DNS Changer items

joel jaeggli joelja at bogus.com
Wed Aug 15 17:49:06 UTC 2012


On 8/15/12 10:24 AM, Leo Bicknell wrote:
> In a message written on Wed, Aug 15, 2012 at 08:01:15AM -0700, joel jaeggli wrote:
>> Remediation of whatever wrong with a given prefix is an active activity,
>> it's not likely to go away unless the prefix is advertised.
> Actually, that's not true on two fronts.
>
>  From a business relationship front, if the problem is contacting
> the right people when the "right people" have been arrested and now
> some police agent now needs to generate the right paperwork, produce
> court paperwork, see a judge, time will absolutely help.
The right people in this case are the one's with the broken PC's. The 
misbehavior associated with the prefix was dealt with some time ago.
>    I can see
> a scenario here where it might have been worked out to transfer the
> block to the appropriate law enformcement agency for a year (with
> them paying the usual fees) such that they could wind this down in
> an orderly way.
Courts already did that, name-servers with that prefix range were 
operated by ISC from november 9th 2011 to July 9th 2012 at the request 
of the FBI.
> If the problem is technical badness, the block has appeared on
> blacklists or grey lists, or been placed in to temporary filters
> to block DNS changer badness time will also help.  Most (although
> not all) of those activities are aged out.  As ISP's stop seeing
> hits on their DNS changed ACL's because the machines have been
> cleaned up they will remove them.  Greylists will age out.
>
> Indeed both of these is why there is a "cooling off" period in place
> now at all RIR's.  They have been proven to work.  Previously in
> some cases they were 6-12 months though, and what the community has
> said is that given that we're out of IPv4 those time periods should
> be shorter.  The question becomes how much shorter?  Clearly holding
> them back for 1 day isn't long enough to make any business or
> technical difference.  The community is saying 6-12 months is too
> long.
>
> I am saying 6 weeks sounds too short to me, but if it is appropriate
> for "ordinary" blocks there needs to be an exception for extrodinary
> ones.  From time to time we hear about blocks like DNSChanger that
> millions of boxes are configured to hit,
Were configured to hit, if they still are they've been broken for a 
while, or are being kept on life support by ISPs.

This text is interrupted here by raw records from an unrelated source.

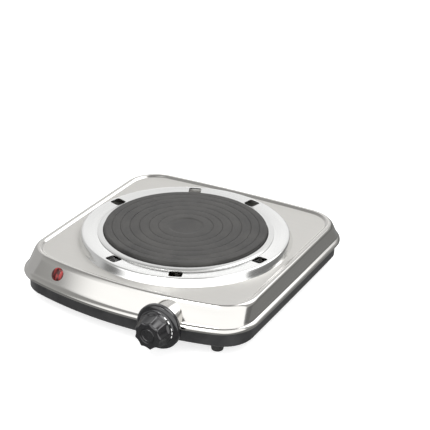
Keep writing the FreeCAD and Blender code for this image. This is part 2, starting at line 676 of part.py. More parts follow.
def make_push_pin():
    start_y = SPINDLE_END_Y + GAP
    return rod(PIN_R, (KNOB_X, start_y, KNOB_Z), ARM_Y - GAP - start_y, Y_AXIS)


def make_spindle():
    tip_y = KNOB_BACK_Y - 14.0
    shaft = rod(SPINDLE_R, (KNOB_X, tip_y, KNOB_Z), SPINDLE_END_Y - tip_y, Y_AXIS)
    flat = box(KNOB_X - 5, KNOB_X + 5, KNOB_BACK_Y - 15.0, KNOB_BACK_Y - 2.0, KNOB_Z + 1.8, KNOB_Z + 5)
    return shaft.cut(flat)


def make_knob():
    back = KNOB_BACK_Y
    front = KNOB_BACK_Y - KNOB_LEN
    nose = [(0, front + 0.8), (5.6, front + 0.8), (6.0, front + 0.1), (KNOB_NOSE_R - 1.8, front),
            (KNOB_NOSE_R - 0.5, front + 0.7), (KNOB_NOSE_R, front + 2.2), (KNOB_NOSE_R + 3.4, back - 6.2)]
    disc = [(KNOB_DISC_R - 2.2, back - 5.6), (KNOB_DISC_R - 0.6, back - 4.8), (KNOB_DISC_R, back - 3.4),
            (KNOB_DISC_R, back), (KNOB_DISC_R - 1.8, back), (KNOB_DISC_R - 1.8, back - 3.0)]
    hub = [(6.5, back - 3.0), (6.5, back), (0, back)]
    knob = revolve_y(nose + disc + hub, KNOB_X, KNOB_Z)
    for k in range(KNOB_RIDGES):
        angle = 2 * math.pi * k / KNOB_RIDGES
        lean = V(math.cos(angle), 0, math.sin(angle))
        start = V(KNOB_X, back - 5.4, KNOB_Z) + lean * (KNOB_NOSE_R + 3.0)
        end = V(KNOB_X, front + 1.6, KNOB_Z) + lean * (KNOB_NOSE_R - 0.1)
        ridge = Part.makeCylinder(KNOB_RIDGE_R, (end - start).Length, start, end - start)
        knob = knob.fuse(ridge).fuse(Part.makeSphere(KNOB_RIDGE_R, end))
    bore = rod(SPINDLE_R + 0.04, (KNOB_X, back - 14.5, KNOB_Z), 15.0, Y_AXIS)
    key = box(KNOB_X - 5, KNOB_X + 5, back - 14.5, back - 2.0, KNOB_Z + 2.4, KNOB_Z + 5)
    return knob.cut(bore.cut(key))


def make_knob_clip():
    """Leaf spring between the flat of the spindle and the knob's bore."""
    start_y = KNOB_BACK_Y - 13.0
    end_y = KNOB_BACK_Y - 3.0
    return box(KNOB_X - 1.5, KNOB_X + 1.5, start_y, end_y, KNOB_Z + 1.85, KNOB_Z + 2.35)


# ---------------------------------------------------------------- lamp
def lamp_piece(profile):
    """A turned piece on the lamp's axis from (radius, distance out from the skirt) points."""
    points = [V(r, 0, h) for r, h in profile]
    face = Part.Face(Part.makePolygon(points + points[:1]))
    solid = face.revolve(V(0, 0, 0), Z_AXIS, 360)
    solid.Placement = FreeCAD.Placement(V(LAMP_X, LAMP_Y, LAMP_Z), FreeCAD.Rotation(Z_AXIS, LAMP_IN * -1))
    return solid


def make_lamp_lens():
    rim_h = 1.4
    rise = 2.2
    slopes = [math.radians(15 * k) for k in range(6)]
    dome = [(LENS_R * math.cos(a), rim_h + rise * math.sin(a)) for a in slopes]
    return lamp_piece([(0, 0.6), (LENS_R - 0.4, 0.6), (LENS_R, 0.9)] + dome + [(0, rim_h + rise)])


def make_lamp_holder():
    seat_r = LENS_R - 0.7
    barrel_r = LAMP_HOLE_R - 0.1
    shell = [(0, 0.55), (seat_r, 0.55), (seat_r, 0.25), (barrel_r, 0.25), (barrel_r, -17.0), (3.6, -18.0)]
    cavity = [(0, -18.0), (0, -16.0), (3.2, -16.0), (3.2, -0.6), (0, -0.6)]
    return lamp_piece(shell + cavity)


def make_neon_bulb():
    glass_r = 2.6
    base = [(0, -14.5), (glass_r - 0.2, -14.5), (glass_r, -13.5)]
    return lamp_piece(base + [(glass_r, -4.0), (1.8, -2.6), (0, -2.0)])


def make_lamp_clip():
    inner_r = LAMP_HOLE_R - 0.05
    outer_r = LAMP_HOLE_R + 2.2
    return lamp_piece([(inner_r, -1.7), (outer_r, -2.3), (outer_r, -3.0), (inner_r, -2.4)])


# ---------------------------------------------------------------- mains side
def make_cord_gland():
    half_w = CASING_W / 2 - BASE_IN[1]
    wall_y = CASING_BACK_Y - BASE_IN[2] - BOW_BACK * (GLAND_X / half_w) ** 2
    inner_y = GLAND_END_Y - GLAND_LEN
    inner_face_y = wall_y - SHEET - WALL_CLEAR
    profile = [(CORD_R, inner_y), (5.6, inner_y), (6.3, inner_y + 0.8), (6.3, inner_face_y),
               (GLAND_NECK_R, inner_face_y), (GLAND_NECK_R, wall_y + WALL_CLEAR), (7.0, wall_y + WALL_CLEAR),
               (7.0, GLAND_END_Y - 2.2), (6.0, GLAND_END_Y), (CORD_R, GLAND_END_Y)]
    return revolve_y(profile, GLAND_X, GLAND_Z)


def make_terminal_block():
    block = box(BLOCK_X - 17, BLOCK_X + 17, BLOCK_Y - 8, BLOCK_Y + 8, FLOOR_Z, FLOOR_Z + 13)
    for k in (-1, 0, 1):
        x = BLOCK_X + BLOCK_PITCH * k
        for start_y in (BLOCK_Y - 9, BLOCK_Y + 2):
            block = block.cut(rod(1.9, (x, start_y, FLOOR_Z + BLOCK_BORE_Z), 7, Y_AXIS))
        for y in (BLOCK_Y - 5, BLOCK_Y + 5):
            block = block.cut(rod(2.05, (x, y, FLOOR_Z + 8), 6))
    return block.cut(rod(M4_TAP_R, (BLOCK_X, BLOCK_Y, FLOOR_Z - 1), 9))


def make_terminal_screws():
    screws = []
    for k in (-1, 0, 1):
        for y in (BLOCK_Y - 5, BLOCK_Y + 5):
            x = BLOCK_X + BLOCK_PITCH * k
            pin = rod(2.0, (x, y, FLOOR_Z + 8.2), 3.8)
            slot = box(x - 2.2, x + 2.2, y - 0.3, y + 0.3, FLOOR_Z + 11.4, FLOOR_Z + 13)
            screws.append(pin.cut(slot))
    return group(screws)


def make_block_screw():
    return screw(BLOCK_X, BLOCK_Y, BASE_Z, 7.5, M4_R, 3.4, 1.8)


def make_thermal_fuse():
    barrel = rod(2.0, (FUSE_X - 6, FUSE_Y, FUSE_Z), 12, X_AXIS)
    pins = rod(0.5, (FUSE_X - 13, FUSE_Y, FUSE_Z), 26, X_AXIS)
    return barrel.fuse(pins)


def make_fuse_clip():
    left = FUSE_X - 3
    right = FUSE_X + 3
    strap = tube(3.0, 2.05, (left, FUSE_Y, FUSE_Z), right - left, X_AXIS)
    foot = box(left, right, FUSE_Y - 1.0, FUSE_Y + 10, FLOOR_Z, FLOOR_Z + SHEET)
    stem = box(left, right, FUSE_Y - 1.0, FUSE_Y + 1.0, FLOOR_Z, FLOOR_Z + 1.8)
    return strap.fuse(foot).fuse(stem).cut(rod(M4_TAP_R, (FUSE_X, FUSE_Y + 6, FLOOR_Z - 1), 4))


def make_fuse_screw():
    return screw(FUSE_X, FUSE_Y + 6, BASE_Z, 5.0, M4_R, 3.4, 1.8)


def make_earth_screw():
    x, y = EARTH_POINT[0]
    return screw(x, y, BASE_Z, 9.0, M4_R, 3.4, 1.8)


def make_earth_nut():
    x, y = EARTH_POINT[0]
    return nut(M4_NUT, M4_TAP_R, (x, y, FLOOR_Z + 0.9), 3.0)


def make_earth_lug():
    x, y = EARTH_POINT[0]
    ring = tube(4.0, M4_TAP_R, (x, y, FLOOR_Z), 0.8)
    barrel = rod(1.7, (x - 10.5, y, FLOOR_Z + 1.7), 6.0, X_AXIS)
    neck = box(x - 7.0, x - 3.0, y - 1.5, y + 1.5, FLOOR_Z, FLOOR_Z + 0.8)
    return ring.fuse(barrel).fuse(neck)


# ---------------------------------------------------------------- leads, point to point
def make_leads():
    bore_z = FLOOR_Z + BLOCK_BORE_Z
    front_y = BLOCK_Y - 8.0
    near_tail, far_tail = tail_points()
    return {
        "supply_lead": lead([(BLOCK_X - BLOCK_PITCH, front_y, bore_z), (BLOCK_X - 14, 58, 15), (-93, 30, 14),
                             (-97, -20, 14), (-88, -66, 14), (-62, -95, 14), (-34, -104, 15.2),
                             (FUSE_X - 13.2, FUSE_Y, FUSE_Z)]),
        "fuse_lead": lead([(FUSE_X + 13.2, FUSE_Y, FUSE_Z), (14, -104.5, 15.6), (22, -102, 20),
                           (26.6, TAB_Y - 0.7, TAB_Z)]),
        "heater_lead": lead([(KNOB_X + 21.8, TAB_Y + 0.4, TAB_Z), (76, -94, 27.5), (75, -80, 28.5),
                             (58, -69, 28.6), (38, -62, 27.4), (far_tail[0], far_tail[1], 27.6)]),
        "neutral_lead": lead([(BLOCK_X + BLOCK_PITCH, front_y - 0.8, bore_z), (-60, 62, 26.6),
                              (-48, 44, 27.0), (-34, 18, 26.8), (-18, -14, 26.8), (2, -32, 26.8),
                              (near_tail[0], near_tail[1], 27.6)]),
        "earth_lead": lead([(BLOCK_X, BLOCK_Y + 7.5, bore_z), (-73, 95, 15.6), (-60, 95.5, 14.0),
                            (-47, 97, 12.8), (EARTH_POINT[0][0] - 11.3, EARTH_POINT[0][1], FLOOR_Z + 1.7)]),
    }


# ---------------------------------------------------------------- write every node
def make_parts():
    makers = {
        "top_casing": make_top_casing,
        "base_pan": make_base_pan,
        "rubber_feet": make_feet,
        "foot_screws": make_foot_screws,
        "foot_nuts": make_foot_nuts,
        "casing_posts": make_posts,
        "base_screws": make_base_screws,
        "burner_ring": make_burner_ring,
        "plate_rim": make_plate_rim,
        "hot_plate": make_hot_plate,
        "heating_element": lambda: element_tube(ELEMENT_TUBE_R),
        "ceramic_fill": make_ceramic_fill,
        "plate_cover": make_plate_cover,
        "ceramic_beads": make_ceramic_beads,
        "element_clamps": make_element_clamps,
        "cross_bar": make_cross_bar,
        "plate_stud": make_plate_stud,
        "plate_washer": make_plate_washer,
        "plate_nut": make_plate_nut,
        "heat_shield": make_heat_shield,
        "shield_spacers": make_shield_spacers,
        "shield_screws": make_shield_screws,
        "shield_nuts": make_shield_nuts,
        "thermostat_bracket": make_thermostat_bracket,
        "bracket_screws": make_bracket_screws,
        "spindle_bush": make_spindle_bush,
        "bush_nut": make_bush_nut,
        "thermostat_block": make_thermostat_block,
        "stack_spacers": make_stack_spacers,
        "stack_screw": make_stack_screw,
        "contact_arm": make_contact_arm,
        "fixed_contact": make_fixed_contact,
        "thermostat_tabs": make_thermostat_tabs,
        "push_pin": make_push_pin,
        "spindle": make_spindle,
        "knob": make_knob,
        "knob_clip": make_knob_clip,
        "lamp_lens": make_lamp_lens,
        "lamp_holder": make_lamp_holder,
        "neon_bulb": make_neon_bulb,
        "lamp_clip": make_lamp_clip,
        "cord_gland": make_cord_gland,
        "terminal_block": make_terminal_block,
        "terminal_screws": make_terminal_screws,
        "block_screw": make_block_screw,
        "thermal_fuse": make_thermal_fuse,
        "fuse_clip": make_fuse_clip,
        "fuse_screw": make_fuse_screw,
        "earth_screw": make_earth_screw,
        "earth_nut": make_earth_nut,
        "earth_lug": make_earth_lug,
    }
    for name, maker in makers.items():
        parts[name] = maker()
    parts.update(make_leads())


os.makedirs("parts", exist_ok=True)
make_parts()
for name, shape in parts.items():
    shape.translate(V(0, CASING_Y, 0))
    shape.exportStep("parts/%s.step" % name)
    bounds = shape.BoundBox
    print("%-20s solids %d valid %s volume %9.1f  x %.1f..%.1f y %.1f..%.1f z %.1f..%.1f" % (
        name, len(shape.Solids), shape.isValid(), shape.Volume, bounds.XMin, bounds.XMax,
        bounds.YMin, bounds.YMax, bounds.ZMin, bounds.ZMax))
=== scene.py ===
import json
import math

import bmesh
import bpy
from mathutils import Matrix, Vector


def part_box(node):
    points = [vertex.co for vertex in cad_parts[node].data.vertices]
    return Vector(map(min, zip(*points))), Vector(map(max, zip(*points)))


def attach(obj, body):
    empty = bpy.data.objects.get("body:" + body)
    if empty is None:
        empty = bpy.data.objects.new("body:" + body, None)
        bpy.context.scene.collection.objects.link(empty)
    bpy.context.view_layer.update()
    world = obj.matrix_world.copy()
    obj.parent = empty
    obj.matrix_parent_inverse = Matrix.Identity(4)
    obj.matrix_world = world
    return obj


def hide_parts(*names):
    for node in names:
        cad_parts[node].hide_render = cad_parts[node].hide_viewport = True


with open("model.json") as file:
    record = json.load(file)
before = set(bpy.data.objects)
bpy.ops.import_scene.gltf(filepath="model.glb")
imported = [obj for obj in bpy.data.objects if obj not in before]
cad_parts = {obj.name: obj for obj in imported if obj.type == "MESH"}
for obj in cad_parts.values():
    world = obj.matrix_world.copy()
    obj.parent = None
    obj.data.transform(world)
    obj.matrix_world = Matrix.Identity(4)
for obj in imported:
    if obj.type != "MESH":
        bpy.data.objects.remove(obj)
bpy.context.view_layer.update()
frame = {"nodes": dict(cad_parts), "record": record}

# The looks of an electric hot plate: camera, studio, materials, and the detailed pieces that stand
# for some of the CAD nodes. Lengths are in metres; a value written with MM is in millimetres.
MM = 0.001


def middle(node):
    low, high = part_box(node)
    return (low + high) / 2


# ---------------------------------------------------------------- places and sizes from the frame
CENTRE = middle("hot_plate")
CASING_LOW, CASING_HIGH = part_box("top_casing")
HALF_W = CASING_HIGH.x
RING_LOW, RING_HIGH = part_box("burner_ring")
KNOB_MID = middle("knob")
LAMP_MID = middle("lamp_lens")

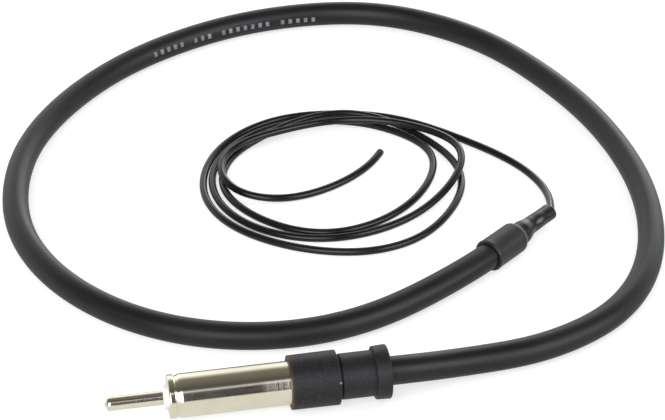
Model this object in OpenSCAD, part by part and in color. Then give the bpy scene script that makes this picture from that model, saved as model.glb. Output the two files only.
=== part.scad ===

in any event they're aren't millions anymore there are perhaps low 
thousands of broken computers.
>   or I remember the University
> of Wisconsin DDOSed by NTP queries from some consumer routers.  When
> the box still has high levels of well known, active badness, perhaps
> it should be held back longer.
The university of Wisconsin seems like an unlikely candidate to give up 
it's prefix over that.

http://pages.cs.wisc.edu/~plonka/netgear-sntp/#ToC39
>> In the case of dns changer, I would think that if you don't have working
>> DNS for long enough you're going to have your computer fixed or throw it
>> out. if you were an operator using that prefix to prevent customer
>> breakage you should be on notice that's not sustainable indefinitely or
>> indeed for much longer.
> The problem here isn't just the infected computers.  Would you want to
> receive a netblock from an RIR that came with tens or hundreds of
> megabits of DDOS, I mean, background noise when you turned it on?
It is unlikely in the extreme that what remains when that prefix is 
advertised is 100s of megabits of DOS. that said as a potential 
recipient of such a prefix, I'd probably be willing to accept a fair 
amount of garbage  if the alternative is not having one. I fully expect 
quality of ipv4 prefixes available for re-assignment to continue to drop.
> Whoever receives this block is in for a world of hurt.